12 June 1996
Wednesday 12 June 1996. Now the day before, with the landlord shit, I made a call for an appointment with our landlord Mr. S. So I got up at 12.30, and at 1.10 was out the door, to Duke St, where I got some money and then caught a bus to go to Fairview. The appointment was at 2pm, but at 2 I was at the mall, and since I would be a half-hour late, I called and rescheduled for the next day. So I took the number 1 bus back, getting off at Oxford, to go to the Kings College Library. What a beautiful place! I’m not really one for architecture, but that place was awesome. There, I borrowed Michelangelo’s poems, and then walked home. To class and I did a weekly brief, but it couldn’t print, and I tried and tried and gave up. After class, home with music and Michelangelo’s poems and candlelight to save power. This was a bad day, overcast, me tired, and I concluded that day with the thought that I should never have even gotten up. It was one of those days.
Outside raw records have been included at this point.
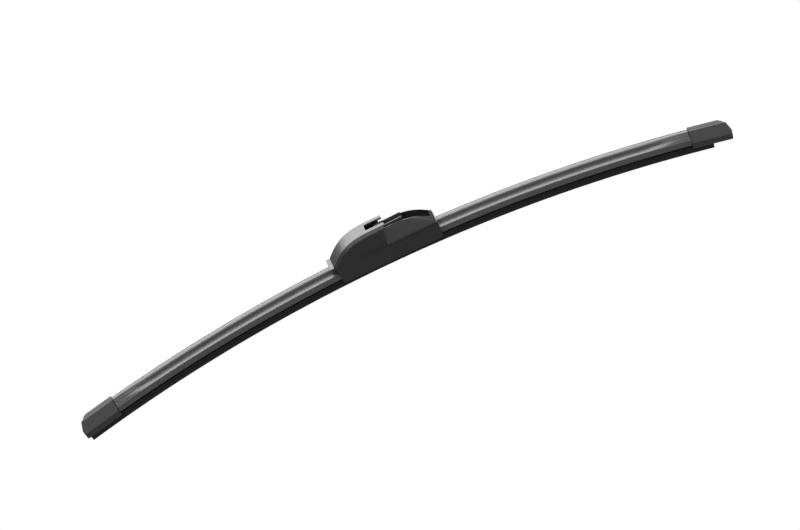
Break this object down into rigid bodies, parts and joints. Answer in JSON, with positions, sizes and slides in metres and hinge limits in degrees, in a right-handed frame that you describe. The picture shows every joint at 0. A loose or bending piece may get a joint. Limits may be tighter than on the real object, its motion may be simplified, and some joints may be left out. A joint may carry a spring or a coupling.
{
  "type": "wiper blade",
  "caption": "Arched beam wiper blade with a finned spoiler, end caps and a hooded centre connector whose clip takes a hooked wiper arm.",
  "frame": {"origin": "on the pivot rivet's axis, in the blade's middle plane, where the wiper arm's hook seats", "axes": "+X along the blade towards the arm, +Y across the blade, +Z away from the glass"},
  "size_m": [0.5474, 0.023, 0.0643],
  "materials": {
    "blade_rubber": "graphite-coated rubber, dull",
    "spring_steel": "rolled spring steel",
    "spoiler_rubber": "extruded elastomer, satin",
    "cap_plastic": "moulded plastic, satin",
    "stamped_steel": "stamped sheet steel",
    "rivet_steel": "plated steel",
    "connector_plastic": "moulded plastic, fine satin grain",
    "clip_plastic": "moulded plastic, satin"
  },
  "bodies": {
    "blade": {"wiper_rubber": "blade_rubber", "front_rail": "spring_steel", "rear_rail": "spring_steel", "left_spoiler": "spoiler_rubber", "right_spoiler": "spoiler_rubber", "left_end_cap": "cap_plastic", "right_end_cap": "cap_plastic", "left_rail_clip": "stamped_steel", "right_rail_clip": "stamped_steel", "base_bracket": "stamped_steel", "pivot_rivet": "rivet_steel", "rivet_washer": "rivet_steel", "trough_body": "connector_plastic", "cover": "connector_plastic"},
    "clip": {"hook_clip": "clip_plastic"}
  },
  "joints": [
    {"name": "arm_pivot", "type": "hinge", "parent": "blade", "child": "clip", "pos_m": [0, 0, 0], "axis": [0, 1, 0], "range_deg": [-15, 12]}
  ]
}
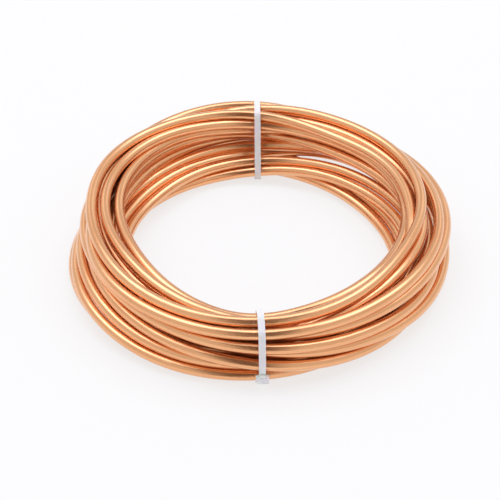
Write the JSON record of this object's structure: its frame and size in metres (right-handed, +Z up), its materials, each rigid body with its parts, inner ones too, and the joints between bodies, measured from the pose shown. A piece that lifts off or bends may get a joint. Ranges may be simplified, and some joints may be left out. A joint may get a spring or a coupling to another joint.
{
  "type": "copper tube coil",
  "caption": "Loose ring-shaped coil of soft bare copper tube, lying flat and held by white cable ties.",
  "frame": {"origin": "on the floor, at the centre of the coil's eye", "axes": "+Z up along the coil's axis; -Y towards the front tie, +Y towards the back tie; the outer end leaves at the back right"},
  "size_m": [0.222, 0.231, 0.0403],
  "materials": {
    "copper": "bright soft-drawn copper",
    "nylon": "natural white nylon"
  },
  "bodies": {
    "root": {"tube_coil": "copper", "front_tie": "nylon", "back_tie": "nylon"}
  },
  "joints": []
}
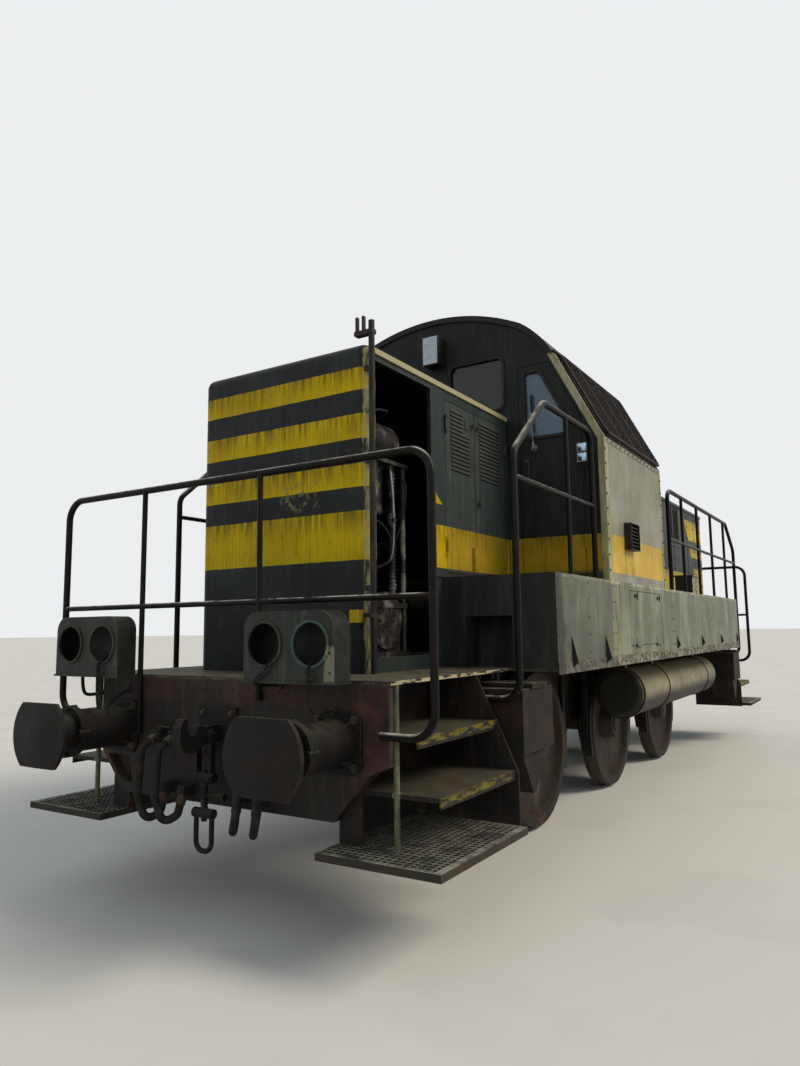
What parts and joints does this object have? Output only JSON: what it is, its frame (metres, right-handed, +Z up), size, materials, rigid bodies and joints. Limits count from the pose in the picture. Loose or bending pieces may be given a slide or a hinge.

That night I dreamt I was in junior high school again, in Grade 7, and we had these projects we had been working on. There was a boy, we called him Artaud, and he was a silent, moody fellow, anti-social and unknown. Actually I found out a little later that Artaud was a girl, a cute one to. The day came to present her report. I was given a stop watch, to time it. I pressed the start button and dropped it to the floor. Artaud didn’t say a word – more moodiness I thought instantly, but immidately someone jumped onto her chair and applauded enthusiastically. And then I got it, and I too jumped on my chair with screams of bravo! The moodiness – it had all been a grand performance art peice, and that had been her project. Her statement was that ‘alone you are more with people than you are when you’re social,’ as was exemplified in that, after me, the whole class got it and we all cheered her and supported her. Alone she was supported. Had she been part of the crowd, she would have not been supported. Like pegs in a peg board, if one falls, the others still carry the burden and cannot help her, but alone, she is supported by the plank underneath.
So afterwards we were in the cafeteria her and I, and we talked. She was now enormously cute to me, and she had gorgeous jet black hair, straight, falling past her shoulders, and it had a silky sheen. I was facinated by her, by the genius of her project, and she was facinated also by me, saying I was intelligent and very creative. We spoke French to each other at one point. But alas , as it always happens, I woke up, her face imprinted on my mind. I also dreamt of J. that night, but I always do anyway so I don’t remember details.